2020: Julia can vote!  And vote we did at the kitchen table on Saturday after which we drove down to the town hall and dropped our votes in the assigned box.  There was an older man who did it before we did and we applauded him.  The young woman who was behind us applauded us.  We are all in this together.

A few weeks ago the presidential election got personal for Julia.  We were listening to radio news while driving to Concord when there was a story about Trump’s executive order that would ban TikTok from operating in the States in 45 days if it was not sold to an American company. Julia loves TikTok videos.  She doesn’t have an account and if she did she couldn’t use it right now because she is still on iPad vacation; however, she loves watching the videos on YouTube—many, many silly cosplay videos. TikTok is for Julia what abortion is for the conservative religious community which is not to diminish the passion of either the anti-choice community or Julia.  I don’t try to engage Julia in the supposition of a candidate who wanted to close down TikTok but aligned with progressive policies that we value—a vote for TikTok might be a vote against Julia’s self interests.  This is too much gray injected into her world of black and white.  Then again, I would not try to engage in a similar conversation with members of the anti-choice community many of whom are likewise caught in a black and white world.  Umm, the world would certainly be easier if it was cast exclusively in black and white; however, my world, my nation has many shades of gray.

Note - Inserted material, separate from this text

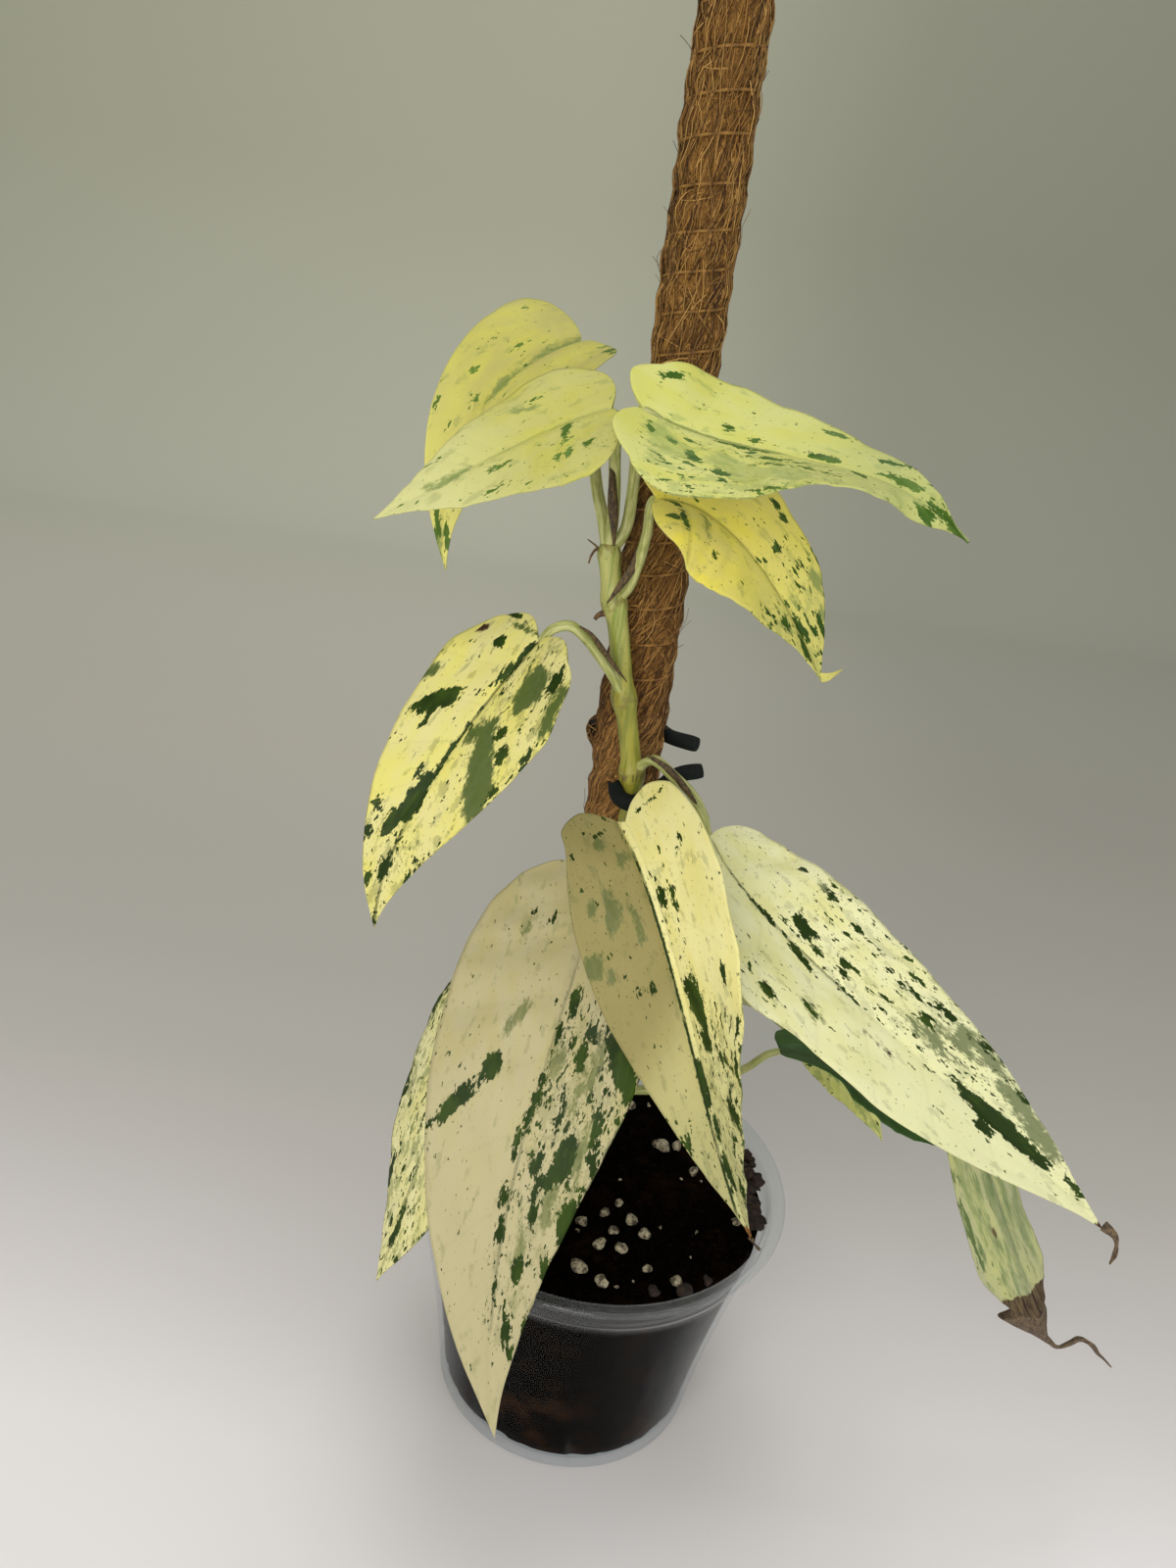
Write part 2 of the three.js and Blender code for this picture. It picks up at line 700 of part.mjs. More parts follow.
// Perlite lumps on the surface as x, y and half size, where the surface is in view
const PERLITE = [
  [16, 14, 2.4], [20, 16, 1.7], [24, 7, 1.6], [-2, -15, 1.5], [3, -11, 1.5], [6, -8, 1.3], [9, -13, 1.5],
  [5, -17, 1.3], [12, -17, 1.4], [2, -22, 1.6], [7, -22, 1.5], [-2, -29, 1.9], [3, -32, 1.8], [13, -26, 1.2],
  [19, -29, 1.3], [33.5, -9, 1.3], [-18, 12, 1.5], [-12, 26, 1.8], [8, 29, 1.5], [-28, -2, 1.6]
]

// Dark crumbs of bark by the wall as x, y, half size and height
const CRUMBS = [
  [37, 11, 2.2, 5.5], [36.5, -5, 1.5, 1.6], [21, -31, 1.6, 1.8], [26, -28, 1.4, 1.5], [14, -34, 1.5, 1.6],
  [-26, -26.5, 2, 2.2], [-30, -21, 1.7, 2], [-35, 6, 1.8, 2], [-20, 30, 1.6, 1.6], [4, 36, 1.6, 1.8],
  [28, 22, 1.7, 2]
]

function lump (x, y, halfSize, height, random) {
  const shape = new THREE.IcosahedronGeometry(halfSize, 0)
  shape.rotateZ(6 * random())
  shape.scale(0.8 + 0.4 * random(), 0.8 + 0.4 * random(), height / halfSize)
  shape.translate(x, y, mixTop(x, y) + height * 0.25 - MIX.lumpSink)
  return toSolid(shape)
}

// The mix fills the pot to a gap from its wall, with a chamfered bottom edge and a bumpy top
function mixBody () {
  const edge = (height) => potOuterRadius(height) - POT.wall - GAP
  const bottom = POT.floor + GAP
  const levels = [bottom + MIX.bottomChamfer, ...MIX.wallLevels]
  const ringAt = (radius, heightAt) => {
    const ring = []
    for (let j = 0; j < MIX.sides; j++) {
      const angle = 2 * Math.PI * j / MIX.sides
      const [x, y] = [radius * Math.cos(angle), radius * Math.sin(angle)]
      ring.push(new THREE.Vector3(x, y, heightAt(x, y)))
    }
    return ring
  }
  const topRadius = edge(MIX.edgeTop)
  const rings = [
    ringAt(edge(bottom) - MIX.bottomInset, () => bottom),
    ...levels.map((level) => ringAt(edge(level) - MIX.wallInset, () => level)),
    ringAt(topRadius - MIX.shoulderInset, () => MIX.shoulderLevel)
  ]
  for (let i = MIX.rings; i > 0; i--) {
    rings.push(ringAt((topRadius - MIX.topInset) * i / MIX.rings, mixTop))
  }
  return toSolid(ringsToGeometry(rings))
}

// The mix with its lumps, and a plain hole for the pole and for the stem
function mixSolid () {
  const random = randomSource(7)
  let mix = mixBody()
  for (const [x, y, halfSize] of PERLITE) {
    mix = mix.add(lump(x, y, halfSize, halfSize * 0.8, random))
  }
  for (const [x, y, halfSize, height] of CRUMBS) {
    mix = mix.add(lump(x, y, halfSize, height, random))
  }
  const poleHole = poleColumn(POLE.bottom - GAP, MIX.top + 20, POLE.radius + POLE.bulge + GAP, 18, 6)
  const stemHole = tube(route([[-3.5, 3.6, 34 - GAP], ...STEM_ROUTE.slice(1, 3)]), {
    steps: 8,
    sides: 8,
    halfWidth: () => STEM_RADIUS + GAP
  })
  return mix.subtract(toSolid(poleHole)).subtract(toSolid(stemHole))
}

// Assembly

const plant = new THREE.Group()

function addPart (name, geometry, colour, roughness, opacity = 1) {
  const material = new THREE.MeshStandardMaterial({
    color: COLOURS[colour],
    roughness,
    metalness: 0,
    opacity,
    transparent: opacity < 1
  })
  const mesh = new THREE.Mesh(geometry, material)
  mesh.name = name
  plant.add(mesh)
}

addPart('pot', potGeometry(), 'pot', 0.2, 0.35)
addPart('potting_mix', toGeometry(mixSolid()), 'mix', 0.95)

addPart('pole_core', poleColumn(POLE.bottom, POLE.top, POLE.coreRadius, 8, 16), 'core', 0.6)
addPart('pole_coir', toGeometry(coirSleeve()), 'coir', 0.95)
addPart('pole_twine_lower', twine(TWINE.lowest, TWINE.tieGapBottom), 'twine', 0.8)
addPart('pole_twine_upper', twine(TWINE.tieGapTop, TWINE.highest), 'twine', 0.8)
addPart('soft_tie', tieTube(0), 'tie', 0.85)

addPart('stem', toGeometry(stemSolid()), 'stem', 0.5)
const stemClearance = toSolid(stemTube(GAP)).add(toSolid(stemTube(GAP).translate(0, 0, GAP)))
for (const leaf of LEAVES) {
  addPart(leaf.name, toGeometry(leafSolid(leaf, stemClearance)), leaf.colour, 0.45)
}
for (const { name, points } of SHEATHS) {
  addPart(name, sheathGeometry(points), 'sheath', 0.7)
}

export default plant
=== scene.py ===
"""Looks of a potted variegated cebu blue pothos that climbs a bound coir pole.

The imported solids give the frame. Every visible piece is rebuilt here with a finer surface, in millimetres in the
code and metres in the scene, and takes a procedural finish.
"""

import logging
import math
from dataclasses import dataclass, field
from enum import Enum
from typing import Any, Sequence

import bmesh
import bpy
import numpy as np
from mathutils import Matrix, Vector


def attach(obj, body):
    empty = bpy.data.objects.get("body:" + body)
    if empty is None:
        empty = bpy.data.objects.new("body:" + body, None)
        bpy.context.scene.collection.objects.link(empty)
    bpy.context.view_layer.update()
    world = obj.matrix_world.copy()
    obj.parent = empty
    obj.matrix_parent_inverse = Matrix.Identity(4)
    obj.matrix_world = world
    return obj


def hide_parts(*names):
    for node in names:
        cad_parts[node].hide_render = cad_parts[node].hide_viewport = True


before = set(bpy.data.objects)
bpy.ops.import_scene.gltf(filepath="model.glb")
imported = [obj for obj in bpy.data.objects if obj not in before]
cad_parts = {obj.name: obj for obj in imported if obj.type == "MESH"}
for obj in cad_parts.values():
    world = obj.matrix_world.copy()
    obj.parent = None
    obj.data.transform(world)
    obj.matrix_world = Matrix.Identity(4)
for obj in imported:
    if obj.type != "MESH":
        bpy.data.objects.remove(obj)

LOG = logging.getLogger("pothos")
MM = 0.001
BODY = "root"

Point = tuple[float, float, float]
Colour = tuple[float, float, float, float]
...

In my political humor class at HILR, we were assigned to post an election prediction.  This is mine (and I know, I’ve left out the Senate, House and state elections.  A weakness on my part, to be sure.):

Prediction: Trump spends election day complaining that the mail in ballots are fraudulent and that the counting of ballots should stop at midnight with the winner declared then.  The first reports of returns have Trump in the lead and his insistence on the midnight declaration intensifies; however, as the evening progresses Biden wins one of the contested Southeastern states and takes a modest lead.  Results continue to come in and Trump doesn’t regain the lead.  Neither candidate can claim the 270 electoral college votes they need to win. Around 11 P.M.,Trump does a 360 and demands that every vote be counted before a winner is declared. His lawyers and pole watchers begin to contest mail-in vote counts and to seek re-counts after many votes are rejected for technical reasons.  Law suits are filed, many of which make it to the Supreme Court quickly. The Supreme Court waits until many, if not all, of the election challenges are ready to be heard and issues a per curiam decision that quashes GOP challenges. In a per curium decision, no justice signs the decision and the public doesn’t know how the court vote went. Meanwhile, violence erupts in the midwest and Trump attempts to declare martial law.  The military responds but refuses to put in place any restrictions which impedes vote counting.  While all this is going on, Trump asks/demands/pleads with GOP governors to appoint Trump supporting electors to the elector college ignoring the popular vote.  A few governors do as he asks but not enough to give Trump the election.  The electoral college meets on December 14, Biden has the votes necessary to win and Trump locks himself in the White House.

I’m printing out another map today and I’ll let Julia stay up a little bit late tonight in hopes of coloring a few states . . . coloring them blue, of course.